2. The difference between actually responding to an argument and kicking up dust
As I’ve explained elsewhere, we’ve just begun a national struggle to thwart kleptocracy from overtaking the Executive Branch. Litigation and public debates over the Foreign and Domestic Emoluments Clauses—and President Trump’s violations of them—are now matters of surpassing national significance. In this context, we need clarity on whether the Constitution blocks the President from accepting “any present, Emolument, Office, or Title, of any kind whatever, from any King, Prince, or foreign State.”
Brianne’s post is yet another entry in a long line of analyses that convincingly explain why the FEC applies to the President. It’s a valuable contribution to the consensus position, which is supported by lawyers and historians from many different backgrounds.
Faced with this analysis, what does Blackman do? He tweets and evades. He complains about a failure to cite some non-explanatory law review footnotes. He warns that these mistakes were “exposed years ago” (oh, really?). He ominously threatens that we’ll “learn another day” why Brianne is wrong and his client is right.

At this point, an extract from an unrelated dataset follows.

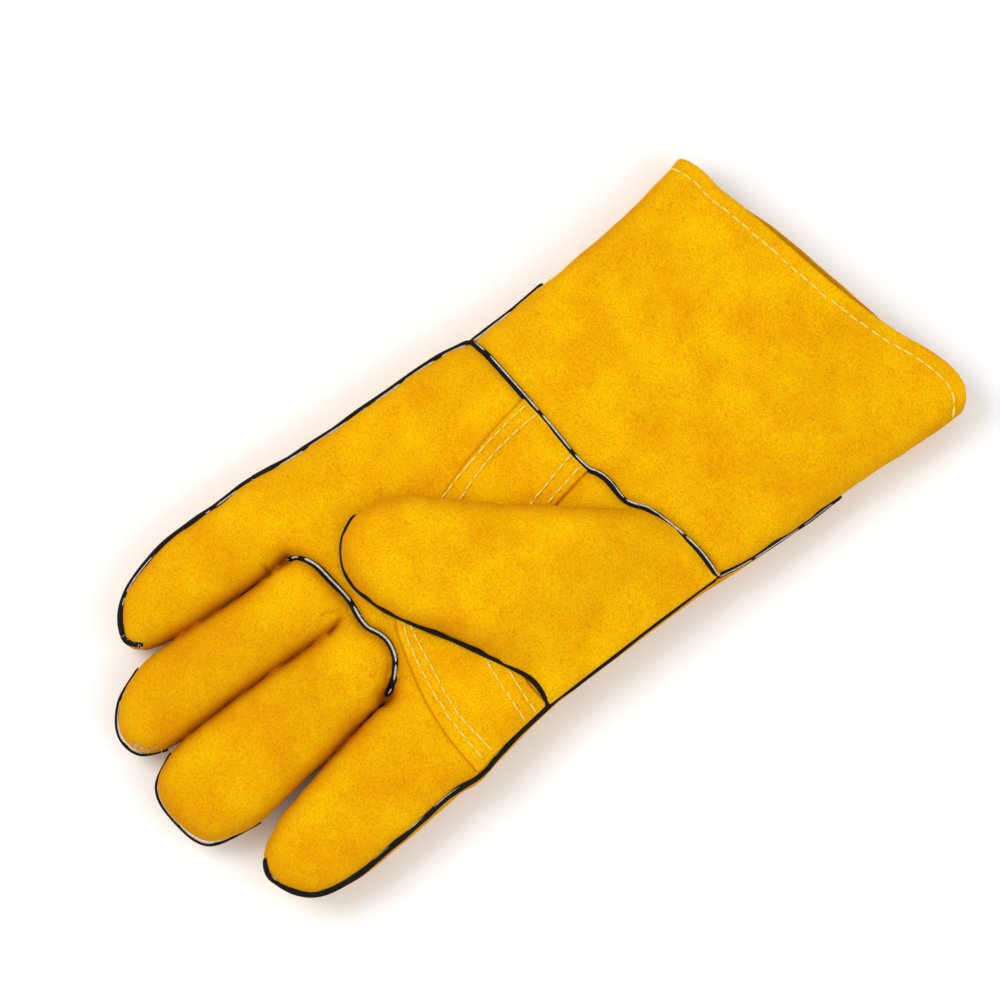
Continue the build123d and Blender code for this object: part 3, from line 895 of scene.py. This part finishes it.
# ---------------------------------------------------------------- floor, light and camera
bpy.ops.mesh.primitive_plane_add(size=6.0, location=(0, 0, 0))
floor = bpy.context.object
floor.name = "floor"
paper, _, _, paper_shader = new_material("pale_paper")
paper_shader.inputs["Base Color"].default_value = (0.9, 0.9, 0.9, 1)
paper_shader.inputs["Roughness"].default_value = 0.9
floor.data.materials.append(paper)

world = bpy.data.worlds.new("soft_studio")
bpy.context.scene.world = world
world.use_nodes = True
world.node_tree.nodes["Background"].inputs["Color"].default_value = (1, 1, 1, 1)
world.node_tree.nodes["Background"].inputs["Strength"].default_value = 0.75


def area_light(name, location, size, power):
    """A soft square light that faces the middle of the glove."""
    light = bpy.data.lights.new(name, "AREA")
    light.size = size
    light.energy = power
    lamp = bpy.data.objects.new(name, light)
    lamp.location = location
    lamp.rotation_euler = (-Vector(location)).to_track_quat("-Z", "Y").to_euler()
    bpy.context.scene.collection.objects.link(lamp)


area_light("key", (0.9, 0.5, 1.5), 0.9, 15)
area_light("fill", (-1.1, -0.4, 1.3), 1.2, 7)

# The camera looks almost straight down. VIEW_SPAN is the width that its picture shows, in metres.
VIEW_SPAN = 0.4061
VIEW_CENTRE = Vector(place((8.0, 39.1, 14.0)))
VIEW_RIGHT = Vector((-0.626, -0.780, 0.0))
VIEW_UP = Vector((0.780, -0.626, 0.0))
VIEW_TILT = math.radians(6.0)
VIEW_DISTANCE = 1.8
SENSOR_WIDTH = 36.0
backwards = Vector((0, 0, 1)) * math.cos(VIEW_TILT) - VIEW_UP * math.sin(VIEW_TILT)
camera_data = bpy.data.cameras.new("camera")
camera_data.sensor_width = SENSOR_WIDTH
camera_data.lens = SENSOR_WIDTH * VIEW_DISTANCE / VIEW_SPAN
camera = bpy.data.objects.new("camera", camera_data)
bpy.context.scene.collection.objects.link(camera)
up = backwards.cross(VIEW_RIGHT)
turned = Matrix((VIEW_RIGHT, up, backwards)).transposed().to_4x4()
camera.matrix_world = Matrix.Translation(VIEW_CENTRE + backwards * VIEW_DISTANCE) @ turned
bpy.context.scene.camera = camera
bpy.context.scene.view_settings.view_transform = "Standard"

And you know what he doesn’t do? Engage directly with the part of Brianne’ post that calls into question the description of key historical evidence in his SDNY amicus brief.
Recall that the President is violating the Emoluments Clauses in a manner that will cause (and has already caused) serious injury to the United States and its people. We mustn’t let scattershot tweets obscure what really matters, especially when those tweets fail to offer a convincing argument on the merits of constitutional questions.
Follow Joshua on Twitter: @JoshuaMatz8
[1] One from 2012 refers readers to “the original Hamilton-authored document and its subsequent reproductions.” Another from 2016 describes the American State Papers document as “nearly identical,” and then cross-references a different footnote that mentions its inclusion of the President in a parenthetical while discussing a different topic.